Keith French wrote:
When I start Ethereal V0.10.14 from the command line under WinXP SP2,
what is the exact syntax & units for capturing to multiple files?
Is it:-
ethereal -i 4 -k -a filesize:64 -b -w c:\traces\test.cap
I assume this starts a new file every 64M
64K; as the man page says:
-a <capture autostop condition>
Specify a criterion that specifies when Ethereal is to stop writing
to a capture file. The criterion is of the form test:value, where
test is one of:
...
filesize:value Stop writing to a capture file after it reaches a
size of value kilobytes (where a kilobyte is 1024 bytes). ...
and does not use a ring buffer?
Well, what that command line *should* do is report an error; the "-b"
flag takes an argument:
-b <capture ring buffer option>
Cause Ethereal to run in "multiple files" mode. In "multiple
files" mode, Ethereal will write to several capture files. When the
first capture file fills up, Ethereal will switch writing to the
next file and so on.
...
The criterion is of the form key:value, where key is one of:
duration:value switch to the next file after value seconds have
elapsed, even if the current file is not completely filled up.
filesize:value switch to the next file after it reaches a size of
value kilobytes (where a kilobyte is 1024 bytes).

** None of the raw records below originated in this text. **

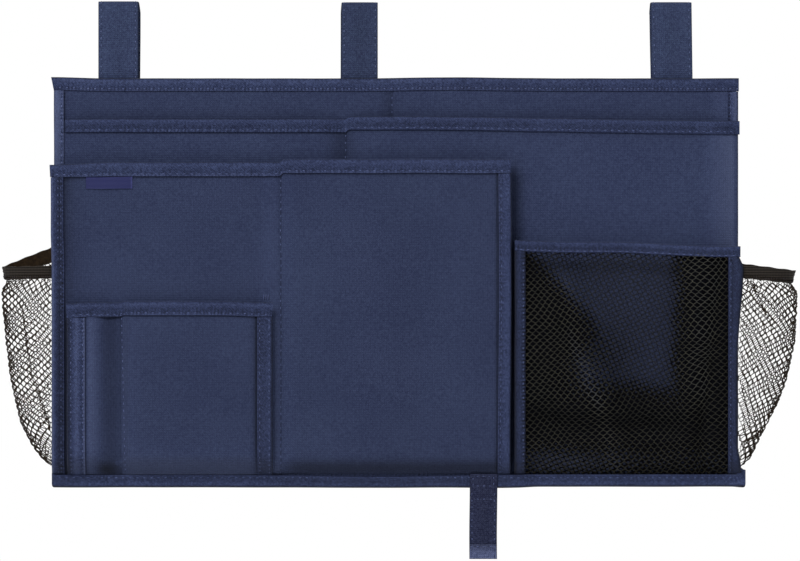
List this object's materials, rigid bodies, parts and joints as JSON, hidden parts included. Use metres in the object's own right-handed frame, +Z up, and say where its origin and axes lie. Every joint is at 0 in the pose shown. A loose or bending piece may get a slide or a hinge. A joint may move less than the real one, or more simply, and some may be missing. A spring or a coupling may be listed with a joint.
{
  "type": "bedside caddy",
  "caption": "Navy fabric caddy that hangs from a bed rail by three strap loops, with open front pockets, a net pocket, elastic-topped net bottle pockets at both sides and a strap hanging below",
  "frame": {"origin": "on the axis of the bed rail that passes through the strap loops, at mid width of the panel", "axes": "+X to the right seen from the front, along the rail; +Y towards the back, where the bed is; +Z up"},
  "size_m": [0.6952, 0.0705, 0.485],
  "materials": {
    "oxford_cloth": "navy coated polyester oxford cloth, matt",
    "binding_tape": "navy woven binding tape with light blue-grey stitching",
    "strap_webbing": "navy oxford cloth folded into a strap and topstitched at both edges",
    "stiffener_board": "plain plastic sheet, hidden between the covers",
    "black_net": "black polyester net with six-sided holes",
    "black_elastic": "black ribbed knitted elastic",
    "label_tape": "blank woven indigo tape",
    "hook_tape": "hook tape",
    "loop_tape": "napped loop tape"
  },
  "bodies": {
    "caddy": {"back_cover": "oxford_cloth", "bottom_binding": "binding_tape", "bottom_strap_anchor": "strap_webbing", "front_cover": "oxford_cloth", "front_pocket_gusset_left": "oxford_cloth", "front_pocket_gusset_right": "oxford_cloth", "front_pocket_left_binding": "binding_tape", "front_pocket_panel": "oxford_cloth", "front_pocket_partition": "oxford_cloth", "front_pocket_right_binding": "binding_tape", "front_pocket_top_binding": "binding_tape", "label_tab": "label_tape", "left_binding": "binding_tape", "left_bottle_elastic": "black_elastic", "left_bottle_net": "black_net", "mesh_pocket_gusset_left": "oxford_cloth", "mesh_pocket_gusset_right": "oxford_cloth", "mesh_pocket_left_binding": "binding_tape", "mesh_pocket_net": "black_net", "mesh_pocket_right_binding": "binding_tape", "mesh_pocket_top_binding": "binding_tape", "right_binding": "binding_tape", "right_bottle_elastic": "black_elastic", "right_bottle_net": "black_net", "small_pocket_gusset_left": "oxford_cloth", "small_pocket_gusset_right": "oxford_cloth", "small_pocket_left_binding": "binding_tape", "small_pocket_panel": "oxford_cloth", "small_pocket_right_binding": "binding_tape", "small_pocket_top_binding": "binding_tape", "stiffener_board_left": "stiffener_board", "stiffener_board_right": "stiffener_board", "strap_left": "strap_webbing", "strap_left_loop_patch": "loop_tape", "strap_middle": "strap_webbing", "strap_middle_loop_patch": "loop_tape", "strap_right": "strap_webbing", "strap_right_loop_patch": "loop_tape", "top_binding": "binding_tape", "wide_pocket_binding": "binding_tape", "wide_pocket_panel": "oxford_cloth"},
    "tail_left": {"strap_left_tail": "strap_webbing", "strap_left_hook_patch": "hook_tape"},
    "tail_middle": {"strap_middle_tail": "strap_webbing", "strap_middle_hook_patch": "hook_tape"},
    "tail_right": {"strap_right_tail": "strap_webbing", "strap_right_hook_patch": "hook_tape"},
    "bottom_strap_free": {"bottom_strap": "strap_webbing"}
  },
  "joints": [
    {"name": "strap_left_tail_swing", "type": "hinge", "parent": "caddy", "child": "tail_left", "pos_m": [-0.2424, 0.0127, 0.00845], "axis": [1, 0, 0], "range_deg": [0, 95]},
    {"name": "strap_middle_tail_swing", "type": "hinge", "parent": "caddy", "child": "tail_middle", "pos_m": [-0.032, 0.0127, 0.00845], "axis": [1, 0, 0], "range_deg": [0, 95]},
    {"name": "strap_right_tail_swing", "type": "hinge", "parent": "caddy", "child": "tail_right", "pos_m": [0.2402, 0.0127, 0.00845], "axis": [1, 0, 0], "range_deg": [0, 95]},
    {"name": "bottom_strap_swing", "type": "hinge", "parent": "caddy", "child": "bottom_strap_free", "pos_m": [0.076, -0.0277, -0.41055], "axis": [1, 0, 0], "range_deg": [-90, 90]}
  ]
}
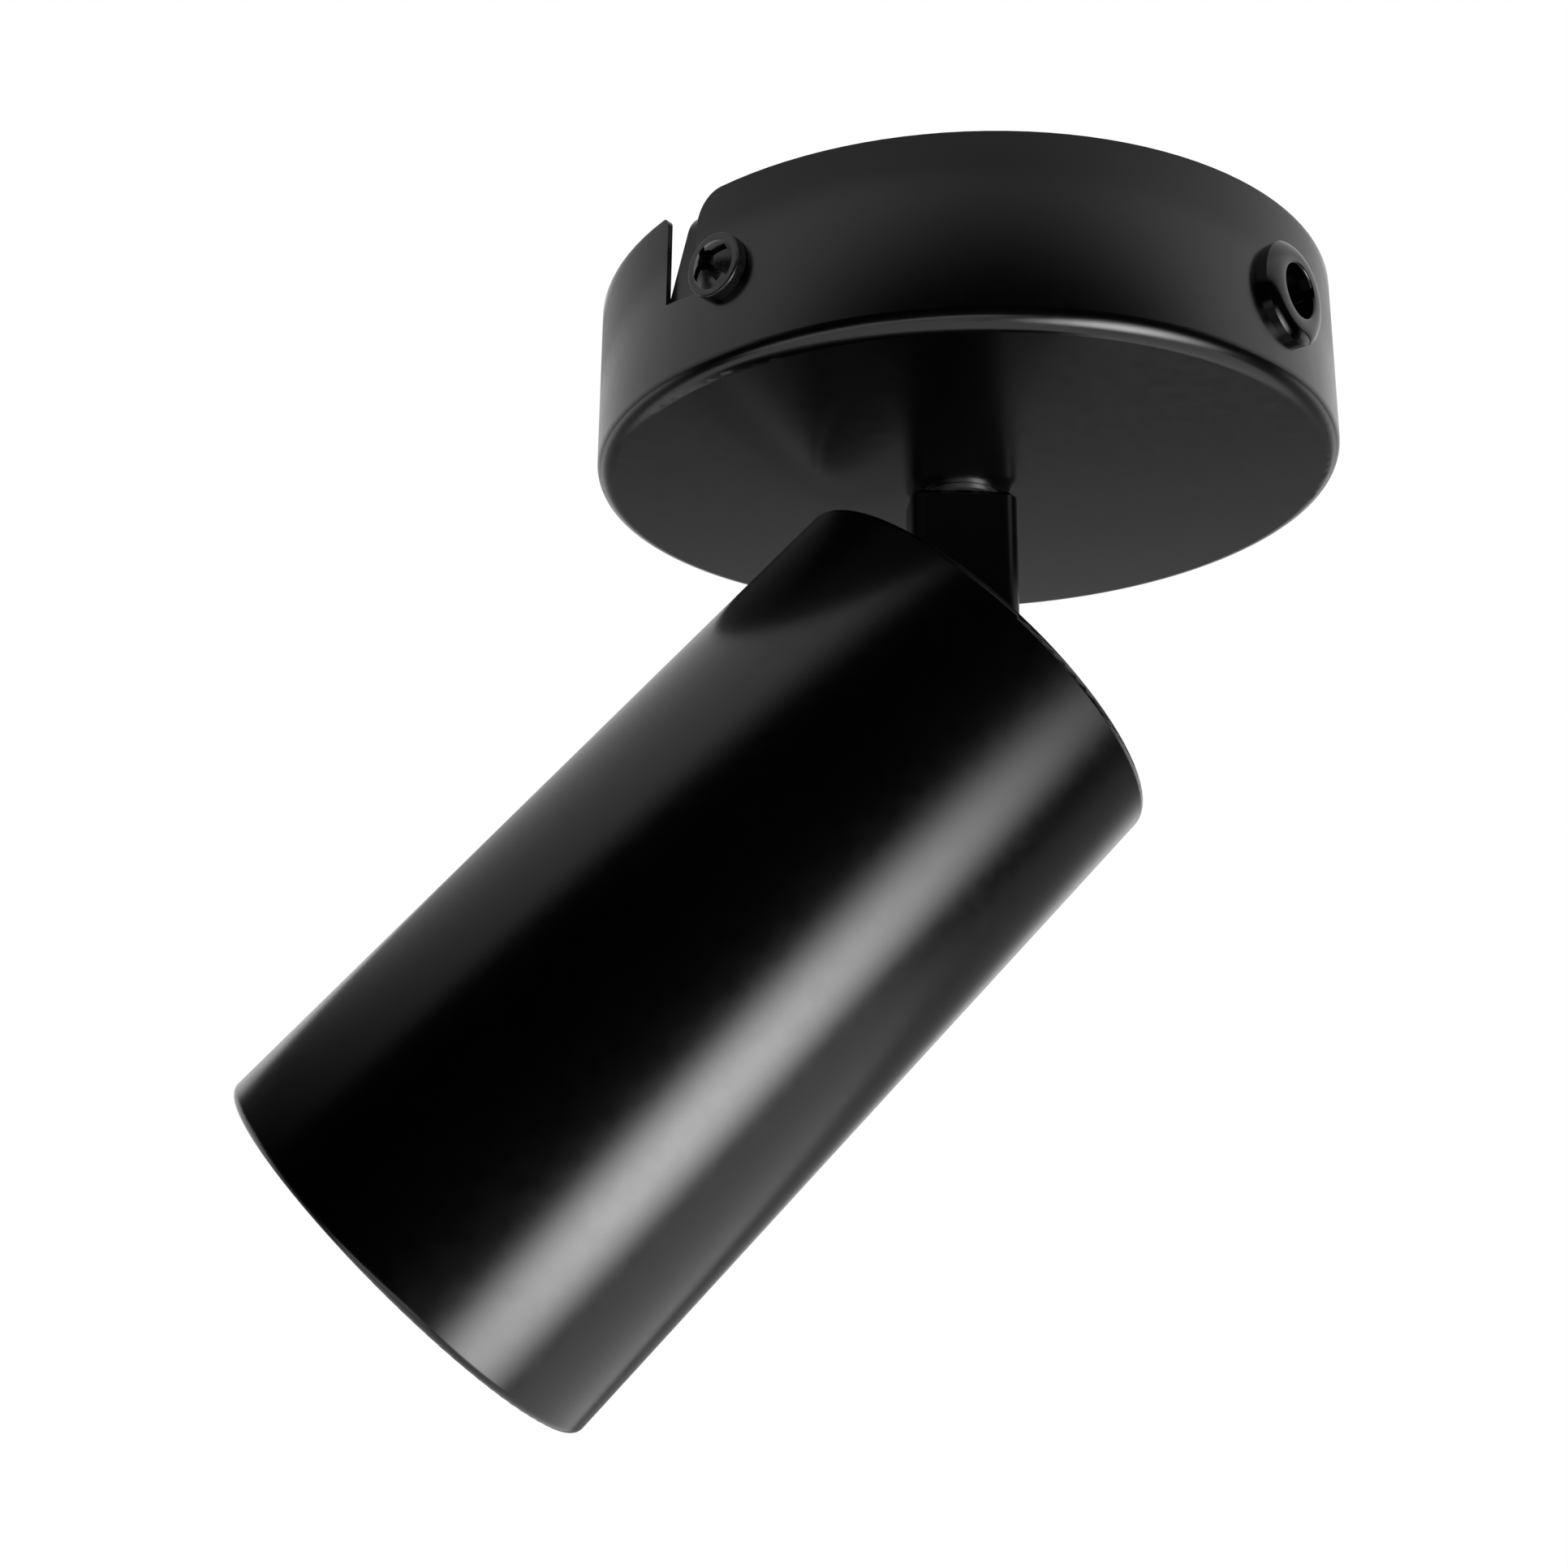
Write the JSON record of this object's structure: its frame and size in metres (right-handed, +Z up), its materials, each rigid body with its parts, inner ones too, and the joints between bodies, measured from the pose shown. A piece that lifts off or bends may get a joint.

files:value begin again with the first file after value number of
files were written (form a ring buffer).
but, in that command, the argument would be "-w", which isn't a valid
argument.
I've checked in a bug fix to catch that.
If you don't use "files:value", it'll have a ring buffer, i.e. it'll use
no more than the specified number of files; if you don't use
"files:value", it won't.
Also, "-a" doesn't, by itself, start multi-file mode; you need "-b" for
that.
So you'd probably want something such as
ethereal -i 4 -k -b filesize:65536 -w c:\traces\test.cap
Also when setting the kernel buffer with -B 20, does that set the buffer
to 20M.
Yes:
-B <capture buffer size (Win32 only)>
Win32 only: set capture buffer size (in MB, default is 1MB).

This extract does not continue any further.